Dans ce département très rural, les animaux sauvages sortent davantage à découvert et se rapprochent des habitations. Une cohabitation qui n’est pas sans incidence pour les exploitations agricoles.
En juillet, Guillaume Mannot, un agriculteur installé sur le plateau de Millevaches, dans le sud de la Creuse, a reçu une drôle de visite. Un renard s’est invité dans sa cuisine ! « Cela n’était jamais arrivé. Depuis le premier confinement, nous avions remarqué une présence plus importante de renards et de renardeaux autour de notre maison. Ils sont moins craintifs, alors qu’ils se cantonnaient avant à la forêt », raconte-t-il.
Les renards roux ne sont pas les seuls à sortir du bois. Sangliers, chevreuils, hérissons et loutres s’aventurent de plus en plus à découvert sur les routes, et même dans les villages. Selon le naturaliste Marc Giraud, habitant dans le Limousin, les animaux sauvages ont été beaucoup plus confiants depuis le confinement et se sont de plus en plus comportés en « voisins » des hommes. « Cela s’explique non pas par une raison biologique mais par une raison comportementale. Les animaux sont vraiment surpris par le déconfinement, ils sont donc plus naïfs, je les vois traverser le village et me manger dans la main », observe-t-il.

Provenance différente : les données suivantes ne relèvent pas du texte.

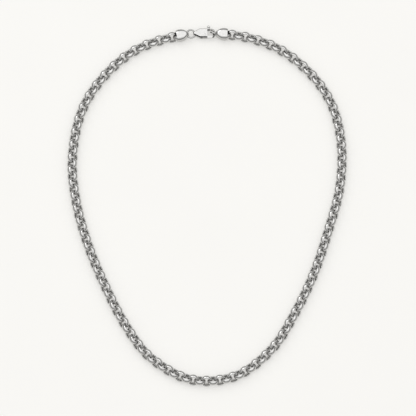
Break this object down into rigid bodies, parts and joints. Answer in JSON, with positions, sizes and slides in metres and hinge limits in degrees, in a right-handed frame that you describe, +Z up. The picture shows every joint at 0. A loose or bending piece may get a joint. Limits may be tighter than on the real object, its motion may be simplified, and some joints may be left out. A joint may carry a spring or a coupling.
{
  "type": "rolo chain necklace",
  "caption": "Closed rolo chain necklace of half-round links lying flat in a loop, with bell-shaped end caps, a jump ring and a lobster clasp whose sprung lever opens.",
  "frame": {"origin": "on the surface that the necklace lies on, below the middle of its bounding box", "axes": "+Z up from the surface, +Y from the middle of the loop towards the clasp, +X along the clasp from its tail to its claw"},
  "size_m": [0.129, 0.1707, 0.0052],
  "materials": {
    "chain_metal": "polished white metal",
    "cap_metal": "polished white metal",
    "clasp_metal": "polished white metal"
  },
  "bodies": {
    "necklace": {"chain_left": "chain_metal", "chain_right": "chain_metal", "end_cap_left": "cap_metal", "end_cap_right": "cap_metal", "jump_ring": "cap_metal", "clasp_body": "clasp_metal", "clasp_rivet": "clasp_metal"},
    "lever": {"clasp_lever": "clasp_metal"}
  },
  "joints": [
    {"name": "lever_pivot", "type": "hinge", "parent": "necklace", "child": "lever", "pos_m": [-0.001, 0.08043, 0.00195], "axis": [0, 0, 1], "range_deg": [0, 14], "stiffness_Nm_per_rad": 0.004, "springref_deg": -8.59}
  ]
}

A tel point que l’agriculteur Guillaume Mannot s’est mis en tête d’apprivoiser les renards. « Ils ne sont pas nuisibles et chassent nos pires ennemis : les campagnols qui détruisent nos arbres fruitiers. Leur présence ici est donc bénéfique, j’ai même commencé à leur donner des oeufs pour qu’ils viennent plus souvent », explique-t-il. Les hirondelles avaient aussi profité du confinement pour faire leurs nids dans les toits des écoles fermées. « Elles n’ont pas été dérangées et ont pu prospérer. Comme il s’agit d’une une espèce menacée, le confinement a été bénéfique pour elles », explique Franck Taboury, chargé d’études à laLigue pour la protection des oiseaux (LPO) du Limousin.

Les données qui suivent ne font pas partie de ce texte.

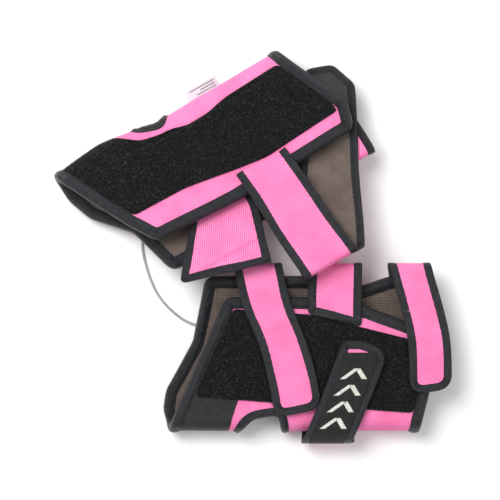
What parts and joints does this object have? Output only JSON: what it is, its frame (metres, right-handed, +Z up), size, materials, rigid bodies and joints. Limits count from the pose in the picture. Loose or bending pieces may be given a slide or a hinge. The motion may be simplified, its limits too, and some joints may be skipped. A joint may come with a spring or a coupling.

Très rurale, la Creuse estle deuxième département le moins peuplé de France, avec à peine 117.000 habitants. Mais il reste difficile de quantifier le nombre d’animaux qu’elle abrite. Des associations tentent désormais de les recenser pour mieux les protéger. En collaboration avec la LPO et le conservatoire d’espaces naturels, le Groupe Mammalogique et Herpétologique du Limousin a ainsi lancé des atlas de la faune sauvage en avril dernier. Toute personne apercevant un animal durant sa promenade ou dans son jardin est invitée à le signaler sur son site Internet en y ajoutant une photo.
Cette plus grande proximité avec la faune sauvage a éveillé une prise de conscience chez certains habitants. « J’ai observé beaucoup plus d’oiseaux dans les chemins et les bas-côtés et je fais beaucoup plus attention aux animaux quand je me déplace en voiture ou en tracteur », affirme Victoire Talamona, éleveuse de chevaux près de Boussac, dans le nord du département.
Prudence sur les routes
Mais si certains conducteurs se montrent plus prudents sur les routes, les animaux, eux, ont perdu le réflexe de se méfier des voitures. Franck Taboury comme Marc Giraud disent avoir constaté un nombre croissant de rapaces nocturnes, chouettes effraies, blaireaux et hérissons morts écrasés sur les routes limousines. Cette présence plus marquée des animaux sauvages n’est pas non plus sans conséquences pour les cultures et les récoltes, alors que ceux-ci causent déjà de gros dégâts dans les champs en temps normal. A l’automne dernier, avant l’entrée en vigueur du deuxième confinement, le gouvernement avait d’ailleurs autorisé la chasse par dérogation dans un impératif de « régulation de la faune sauvage susceptible d’occasionner des dégâts aux cultures et aux forêts » – dans la Creuse, la mesure a concerné le gros gibier et les renards.
Malgré cette autorisation, les chasseurs n’ont pas été tous au rendez-vous. « Il y avait beaucoup moins de chasseurs que d’habitude pour plus de gibier. Ce qui se répercute sur le nombre de dégâts. Comme nous devons les indemniser sur les zones ‘chassables’ et ‘non-chassables’, cela représente un énorme poids financier pour les fédérations qui se retrouvent en difficulté », explique le président de la Fédération nationale des chasseurs (FNC), Willy Schraen.
Selon un décompte arrêté au 11 mai dernier, la Fédération départementale des chasseurs de la Creuse avait ainsi dû verser 305.000 euros d’indemnisations aux agriculteurs pour la période allant de juillet 2019 à fin juin 2020, avec 358 dossiers au total.